The risks corporations face can be broadly categorized as operational, market, and credit. Operational risk encompasses such concerns as inadequate internal controls, faulty accounting systems, management failure, fraud, and human error. Market risks are those associated with potential changes in firm valuation linked to asset performance. Credit risk is defined as the possibility that a change in the credit quality of a counterparty will affect the firm’s value. All three types of risk played important parts in the financial crisis.
To be sure, some argue that even top risk managers could not have anticipated the financial crisis that struck in 2008. Risks fall into three broad categories: known problems, known unknowns, and unknown unknowns. As the argument goes, the financial crisis was an unknown unknown, which by definition was unpredictable and therefore could not be managed.
In fact, however, there were warning signs of an approaching crisis in the housing market, including rapidly accelerating home prices that had characteristics of a classic asset bubble, which was fueled in large part by easy mortgage terms combined with lax credit standards. It should not have taken a savant to foresee the risks the housing bubble posed for the financial services industry and then the economy as a whole.
Admittedly, evaluating extremely low probability but very high magnitude risks is challenging because the outcomes associated with such risks do not follow a normal distribution. As a result, quantifying the probability and magnitude of such risks poses an extreme problem for risk managers. Yet, as the financial crisis proved, it is simply unacceptable for firms to dismiss such risks as being unmanageable. We must learn how to do better. Having said that, however, I hasten to add that liability to shareholders is an inappropriate tool for incentivizing director to do better.
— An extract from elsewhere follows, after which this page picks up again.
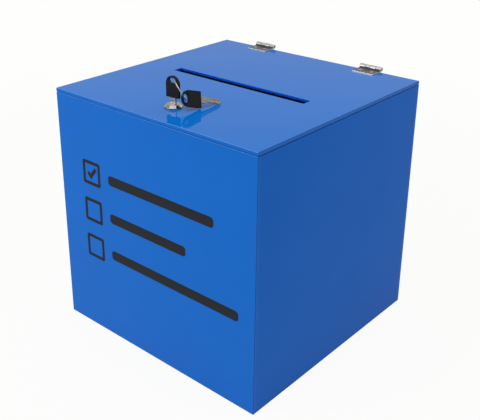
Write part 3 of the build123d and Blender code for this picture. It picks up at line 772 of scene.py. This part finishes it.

Just because a firm has the ability to reduce risk does not mean that it should exercise that option. As the firm’s residual claimants, shareholders do not get a return on their investment until all other claims on the corporation have been satisfied. All else equal, shareholders therefore prefer high return projects. Because risk and return are directly proportional, however, implementing that preference necessarily entails choosing risky projects.
Even though conventional finance theory assumes shareholders are risk averse, rational shareholders still will have a high tolerance for risky corporate projects. This is so because the basic corporate law principle of limited liability substantially insulates shareholders from the downside risks of corporate activity. The limited liability doctrine, of course, states that shareholders of a corporation may not be held personally liable for debts incurred or torts committed by the firm. Because shareholders thus do not put their personal assets at jeopardy, other than the amount initially invested, they effectively externalize some portion of the business’ total risk exposure to creditors.
Accordingly, as Chancellor Allen explained in Gagliardi v. Trifoods Int’l, Inc., 683 A.2d 1049 (Del. Ch. 1996), shareholders will want managers and directors to take risk:
Shareholders can diversify the risks of their corporate investments. Thus, it is in their economic interest for the corporation to accept in rank order all positive net present value investment projects available to the corporation, starting with the highest risk adjusted rate of return first. Shareholders don’t want (or shouldn’t rationally want) directors to be risk averse. Shareholders’ investment interests, across the full range of their diversifiable equity investments, will be maximized if corporate directors and managers honestly assess risk and reward and accept for the corporation the highest risk adjusted returns available that are above the firm’s cost of capital.
Id. at 1052. In turn, the business judgment rule encourages directors to take appropriate risks by insulating them from the danger of being held liable if such a decision turns out badly. Put simply, it eliminates the possibility that hindsight bias will color judicial review of board decisions.
Shareholder litigation alleging that a board failed adequately to manage risk raises precisely the same concerns as shareholder litigation challenging the riskiness of a board decision. Risk management necessarily overlaps with risk taking because the former entails making choices about how to select the optimal level of risk to maximize firm value. In general, firms have four tools for managing risk: (1) transferring risk to third parties through hedging and insurance, (2) avoiding risk by choosing to refrain from certain business activities, (3) mitigating operational risk through preventive and responsive control measures, and (4) accepting that certain risks are necessary to generate the appropriate level of return. All of these overlap with risk taking. Operational risk management, for example, frequently entails making decisions about whether to engage in risky lines of business and, more generally, determining whether specific risks can be justified on a cost-benefit analysis basis. As a result, it is becoming increasingly difficult to draw a meaningful distinction between the ordinary corporate governance decisions protected by the business judgment rule and risk management. The business judgment rule therefore should protect the latter, just as it does the former.